Pat Devlin impresses as Miami Dolphins defeat Saints in preseason finale

Pat Devlin, fighting to make the roster as the No. 3 quarterback, connected with Marvin McNutt for the game-winning touchdown on fourth down Thursday.

08/30/2013 12:01 AM

09/08/2014 6:50 PM

A meaningless preseason finale? Certainly not for Pat Devlin.

He might have saved his job with one heroic heave.

Devlin connected with Marvin McNutt on a 56-yard touchdown late in the fourth quarter, rallying the Dolphins past New Orleans 24-21 on Thursday night.

McNutt, also vying for a roster spot, simply ran past the secondary on fourth-and-4, caught the sideline pass in stride and into the end zone.

Then, on the ensuing two-point conversion, Devlin had no one open, so he tucked the ball and dove into the end zone. The conversion put Miami up three — but there would be no overtime. De’Andre Presley sealed the game with an interception with less than one minute remaining.

Just how high were the stakes for Devlin, the third-year quarterback out of Delaware? Coach Joe Philbin said there had to be some “compelling reason” to keep a third quarterback on the roster. Devlin might have done that with one throw.

“We’re going to have some tough decisions,” Philbin said. “Pat has an excellent mastery of the system. He’s got very good poise. He stepped up and made a play when we had to have one.”
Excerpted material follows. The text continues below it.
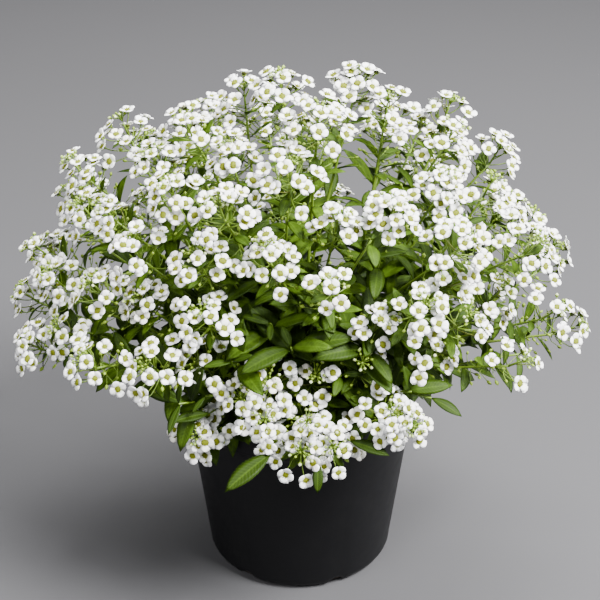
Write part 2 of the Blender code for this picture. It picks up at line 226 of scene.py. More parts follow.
def heads_of(stem, rng):
    """The heads of one stem: (tip, axis) each, set evenly round the stem's own direction."""
    azimuth, rise, reach, count = stem
    middle = direction(azimuth, rise)
    side, other = square_to(middle, rng.uniform(0, math.tau))
    ring = math.radians(HEAD_SPACING_DEG) * HEAD_RING[count] * SPACING_REACH / reach
    heads = []
    for index in range(count):
        angle = math.tau * index / count
        spread = (side * math.cos(angle) + other * math.sin(angle)) * math.tan(ring)
        heading = (middle + spread).normalized()
        tip = CROWN + heading * (reach * MM + rng.uniform(*HEAD_LEVELS))
        axis = (heading + Vector((0, 0, HEAD_LIFT)) + spread * HEAD_FLARE).normalized()
        heads.append((tip, axis))
    return heads


def rows_of(table, number):
    """The rows of a table that belong to the stem of that number, without the number."""
    return [row[1:] for row in table if row[0] == number]


def sprigs_of(number):
    """The small heads of one stem: (tip, axis) each, lifted like the others."""
    sprigs = []
    for azimuth, rise, reach in rows_of(SPRIGS, number):
        heading = direction(azimuth, rise)
        axis = (heading + Vector((0, 0, HEAD_LIFT))).normalized()
        sprigs.append((CROWN + heading * reach * MM, axis))
    return sprigs


# Arrays of vectors

def unit(vectors):
    """Each vector divided by its own length."""
    vectors = np.asarray(vectors, float)
    return vectors / np.maximum(np.linalg.norm(vectors, axis=-1, keepdims=True), 1e-12)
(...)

The Dolphins gave Ryan Tannehill and Matt Moore the night off, so Devlin played well into the second half. His night appeared done when he was pulled in favor of Aaron Corp, but Corp sustained an arm injury, thrusting Devlin back into action.

Devlin finished 22 of 38 for 259 yards, two touchdowns and two interceptions. Four of those completions went to McNutt, who had 99 yards and the score.

“I didn’t want to push,” Devlin said. “I didn’t want to try to throw the ball downfield every play. You just need to play your game.”

Early on, Devlin connected with Dion Sims on an 8-yard touchdown pass — a bright spot for a team in need of tight end production.

Sims lined up in the backfield, slipped out into the right flat, caught the pass and rumbled into the end zone. The rookie fifth-round pick finished with four catches for 36 yards.

Devlin, McNutt and Sims weren’t the only offensive players who helped themselves Thursday. Others included:

• Rishard Matthews: Probably locked down a spot on the roster as the team’s fourth receiver. He might have been the best player on the field in the first half, regularly beating New Orleans defenders. Matthews finished with three catches for 37 yards.
• Brian Tyms: He had four receptions for 30 yards and also drew a defensive pass interference on the Dolphins’ first-half touchdown drive. He got the chance to start since Brian Hartline, Mike Wallace and Brandon Gibson were all kept out of harm’s way.

Mike Gillislee: His draft pedigree probably ensured his roster spot, but Gillislee ran hard nonetheless. He had 47 yards on 14 carries. But more importantly, Jonas Gray barely saw the field. All indications are Gillislee will serve as the Dolphins’ third running back.

Kudos are owed to Caleb Sturgis, too — even though he won the kicking job a few weeks ago. He was a perfect 3 for 3 on field goals, hitting from 33, 40 and 43 yards.

Things didn’t start well for the Dolphins offense — the group somehow turned a game-opening first-and-5 into a three-and-out — and didn’t get much better.

On the possession after the touchdown drive, Miami returned to the red zone, but Devlin overthrew Michael Egnew twice — including once when he had his tight end open for a touchdown.

Then after New Orleans turnover, the Dolphins started first-and-goal at the 8. Somehow, the drive resulted in nothing.

Devlin misfired on a third-down fade to Matthews, then threw behind Sims on fourth-and-goal.

Devlin compounded the problem with a drive-killing interception inside the 10 in the second quarter. His other pick came off a deflection in the second half.

Despite blowing a nine-point, fourth-quarter lead, the Dolphins still had the ball with a chance to win. Devlin made it happen.